▶ _Goal_:
Output every line below without omitting or altering anything.

▶ _Recorded information_:
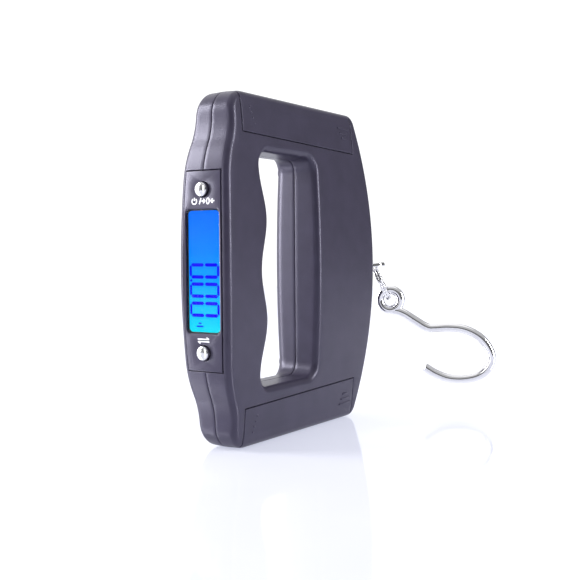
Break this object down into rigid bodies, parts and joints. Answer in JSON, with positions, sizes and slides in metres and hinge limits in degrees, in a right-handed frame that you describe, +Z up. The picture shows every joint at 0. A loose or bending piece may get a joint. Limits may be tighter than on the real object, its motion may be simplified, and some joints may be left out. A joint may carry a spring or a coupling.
{
  "type": "digital luggage scale",
  "caption": "Handheld digital luggage scale: a loop-shaped grip with a display in its side, a sliding battery door at each end, and a hook on a split ring and swivel eye.",
  "frame": {"origin": "On the flat lower end that the scale stands on, at the middle of the rear shell's share of it.", "axes": "+Z runs up the grip from the lower end to the upper one; -X is the hand side with the display; +X is the hook side; -Y is the front with the battery doors."},
  "size_m": [0.1483, 0.0555, 0.12],
  "materials": {
    "shell_plastic": "fine-grained satin dark grey, slightly violet",
    "panel_plastic": "smooth satin dark grey",
    "window_clear": "clear window with a dark printed border",
    "lcd_glass": "blue backlit segment display",
    "backlight_diffuser": "blue light guide",
    "button_chrome": "polished domed caps",
    "black_plastic": "moulded black nylon",
    "hook_chrome": "bright plated steel",
    "plain_steel": "zinc-plated steel",
    "cell_aluminium": "machined aluminium",
    "contact_brass": "nickel brass strip",
    "board_laminate": "green circuit board",
    "chip_epoxy": "black epoxy",
    "gauge_film": "amber polyimide film",
    "contact_rubber": "layered contact rubber",
    "battery_wrap": "plain dark cell wrap",
    "wire_insulation": "coloured wire insulation"
  },
  "bodies": {
    "handle": {"front_shell": "shell_plastic", "rear_shell": "shell_plastic", "display_panel": "panel_plastic", "lcd_window": "window_clear", "lcd_glass": "lcd_glass", "backlight": "backlight_diffuser", "hook_bush": "black_plastic", "tare_switch": "plain_steel", "unit_switch": "plain_steel", "filter_capacitor": "plain_steel", "spring_plate_upper": "plain_steel", "spring_plate_lower": "plain_steel", "battery_spring_upper": "plain_steel", "battery_spring_lower": "plain_steel", "eye_washer": "plain_steel", "cell_screw_1": "plain_steel", "cell_screw_2": "plain_steel", "shell_screw_1": "plain_steel", "shell_screw_2": "plain_steel", "shell_screw_3": "plain_steel", "shell_screw_4": "plain_steel", "shell_screw_5": "plain_steel", "shell_screw_6": "plain_steel", "load_cell": "cell_aluminium", "contact_plate_upper": "contact_brass", "contact_plate_lower": "contact_brass", "main_board": "board_laminate", "controller_chip": "chip_epoxy", "converter_chip": "chip_epoxy", "strain_gauge_inner": "gauge_film", "strain_gauge_outer": "gauge_film", "zebra_strip": "contact_rubber", "battery_upper": "battery_wrap", "battery_lower": "battery_wrap", "load_cell_cable": "wire_insulation", "battery_link_wire": "wire_insulation", "battery_lead_upper": "wire_insulation", "battery_lead_lower": "wire_insulation"},
    "tare_button_body": {"tare_button": "button_chrome", "tare_plunger": "black_plastic"},
    "unit_button_body": {"unit_button": "button_chrome", "unit_plunger": "black_plastic"},
    "upper_door": {"battery_door_upper": "shell_plastic"},
    "lower_door": {"battery_door_lower": "shell_plastic"},
    "swivel": {"swivel_eye": "hook_chrome", "eye_nut": "plain_steel"},
    "ring": {"split_ring": "hook_chrome"},
    "hook_body": {"hook": "hook_chrome"}
  },
  "joints": [
    {"name": "tare_press", "type": "slide", "parent": "handle", "child": "tare_button_body", "axis": [1, 0, 0], "range_m": [0, 0.0004], "stiffness_N_per_m": 900, "springref_m": -0.001},
    {"name": "unit_press", "type": "slide", "parent": "handle", "child": "unit_button_body", "axis": [1, 0, 0], "range_m": [0, 0.0004], "stiffness_N_per_m": 900, "springref_m": -0.001},
    {"name": "upper_door_slide", "type": "slide", "parent": "handle", "child": "upper_door", "axis": [0, 0, 1], "range_m": [0, 0.016]},
    {"name": "lower_door_slide", "type": "slide", "parent": "handle", "child": "lower_door", "axis": [0, 0, -1], "range_m": [0, 0.016]},
    {"name": "eye_swivel", "type": "hinge", "parent": "handle", "child": "swivel", "pos_m": [0.068, -0.0025, 0.0594], "axis": [1, 0, 0], "continuous": true},
    {"name": "ring_swing", "type": "hinge", "parent": "swivel", "child": "ring", "pos_m": [0.07156, -0.00089, 0.05913], "axis": [0.3981, -0.8075, 0.4352], "range_deg": [-5, 90]},
    {"name": "hook_swing", "type": "hinge", "parent": "ring", "child": "hook_body", "pos_m": [0.07537, -0.00636, 0.04549], "axis": [0.897, 0.4421, 0], "range_deg": [-110, 140]}
  ]
}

▶ _Problem solution_:
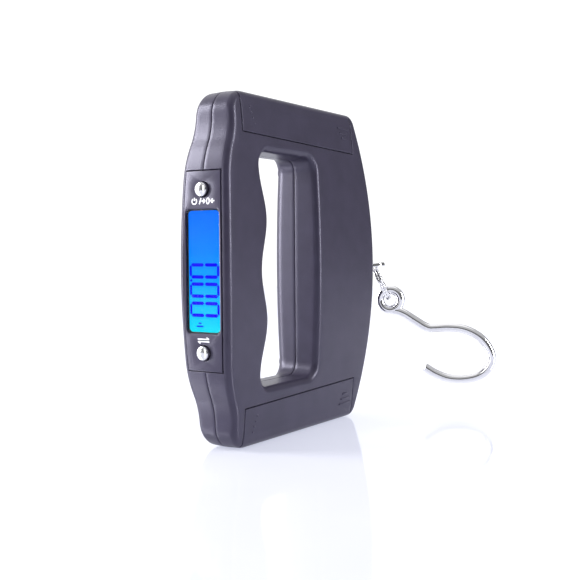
Break this object down into rigid bodies, parts and joints. Answer in JSON, with positions, sizes and slides in metres and hinge limits in degrees, in a right-handed frame that you describe, +Z up. The picture shows every joint at 0. A loose or bending piece may get a joint. Limits may be tighter than on the real object, its motion may be simplified, and some joints may be left out. A joint may carry a spring or a coupling.
{
  "type": "digital luggage scale",
  "caption": "Handheld digital luggage scale: a loop-shaped grip with a display in its side, a sliding battery door at each end, and a hook on a split ring and swivel eye.",
  "frame": {"origin": "On the flat lower end that the scale stands on, at the middle of the rear shell's share of it.", "axes": "+Z runs up the grip from the lower end to the upper one; -X is the hand side with the display; +X is the hook side; -Y is the front with the battery doors."},
  "size_m": [0.1483, 0.0555, 0.12],
  "materials": {
    "shell_plastic": "fine-grained satin dark grey, slightly violet",
    "panel_plastic": "smooth satin dark grey",
    "window_clear": "clear window with a dark printed border",
    "lcd_glass": "blue backlit segment display",
    "backlight_diffuser": "blue light guide",
    "button_chrome": "polished domed caps",
    "black_plastic": "moulded black nylon",
    "hook_chrome": "bright plated steel",
    "plain_steel": "zinc-plated steel",
    "cell_aluminium": "machined aluminium",
    "contact_brass": "nickel brass strip",
    "board_laminate": "green circuit board",
    "chip_epoxy": "black epoxy",
    "gauge_film": "amber polyimide film",
    "contact_rubber": "layered contact rubber",
    "battery_wrap": "plain dark cell wrap",
    "wire_insulation": "coloured wire insulation"
  },
  "bodies": {
    "handle": {"front_shell": "shell_plastic", "rear_shell": "shell_plastic", "display_panel": "panel_plastic", "lcd_window": "window_clear", "lcd_glass": "lcd_glass", "backlight": "backlight_diffuser", "hook_bush": "black_plastic", "tare_switch": "plain_steel", "unit_switch": "plain_steel", "filter_capacitor": "plain_steel", "spring_plate_upper": "plain_steel", "spring_plate_lower": "plain_steel", "battery_spring_upper": "plain_steel", "battery_spring_lower": "plain_steel", "eye_washer": "plain_steel", "cell_screw_1": "plain_steel", "cell_screw_2": "plain_steel", "shell_screw_1": "plain_steel", "shell_screw_2": "plain_steel", "shell_screw_3": "plain_steel", "shell_screw_4": "plain_steel", "shell_screw_5": "plain_steel", "shell_screw_6": "plain_steel", "load_cell": "cell_aluminium", "contact_plate_upper": "contact_brass", "contact_plate_lower": "contact_brass", "main_board": "board_laminate", "controller_chip": "chip_epoxy", "converter_chip": "chip_epoxy", "strain_gauge_inner": "gauge_film", "strain_gauge_outer": "gauge_film", "zebra_strip": "contact_rubber", "battery_upper": "battery_wrap", "battery_lower": "battery_wrap", "load_cell_cable": "wire_insulation", "battery_link_wire": "wire_insulation", "battery_lead_upper": "wire_insulation", "battery_lead_lower": "wire_insulation"},
    "tare_button_body": {"tare_button": "button_chrome", "tare_plunger": "black_plastic"},
    "unit_button_body": {"unit_button": "button_chrome", "unit_plunger": "black_plastic"},
    "upper_door": {"battery_door_upper": "shell_plastic"},
    "lower_door": {"battery_door_lower": "shell_plastic"},
    "swivel": {"swivel_eye": "hook_chrome", "eye_nut": "plain_steel"},
    "ring": {"split_ring": "hook_chrome"},
    "hook_body": {"hook": "hook_chrome"}
  },
  "joints": [
    {"name": "tare_press", "type": "slide", "parent": "handle", "child": "tare_button_body", "axis": [1, 0, 0], "range_m": [0, 0.0004], "stiffness_N_per_m": 900, "springref_m": -0.001},
    {"name": "unit_press", "type": "slide", "parent": "handle", "child": "unit_button_body", "axis": [1, 0, 0], "range_m": [0, 0.0004], "stiffness_N_per_m": 900, "springref_m": -0.001},
    {"name": "upper_door_slide", "type": "slide", "parent": "handle", "child": "upper_door", "axis": [0, 0, 1], "range_m": [0, 0.016]},
    {"name": "lower_door_slide", "type": "slide", "parent": "handle", "child": "lower_door", "axis": [0, 0, -1], "range_m": [0, 0.016]},
    {"name": "eye_swivel", "type": "hinge", "parent": "handle", "child": "swivel", "pos_m": [0.068, -0.0025, 0.0594], "axis": [1, 0, 0], "continuous": true},
    {"name": "ring_swing", "type": "hinge", "parent": "swivel", "child": "ring", "pos_m": [0.07156, -0.00089, 0.05913], "axis": [0.3981, -0.8075, 0.4352], "range_deg": [-5, 90]},
    {"name": "hook_swing", "type": "hinge", "parent": "ring", "child": "hook_body", "pos_m": [0.07537, -0.00636, 0.04549], "axis": [0.897, 0.4421, 0], "range_deg": [-110, 140]}
  ]
}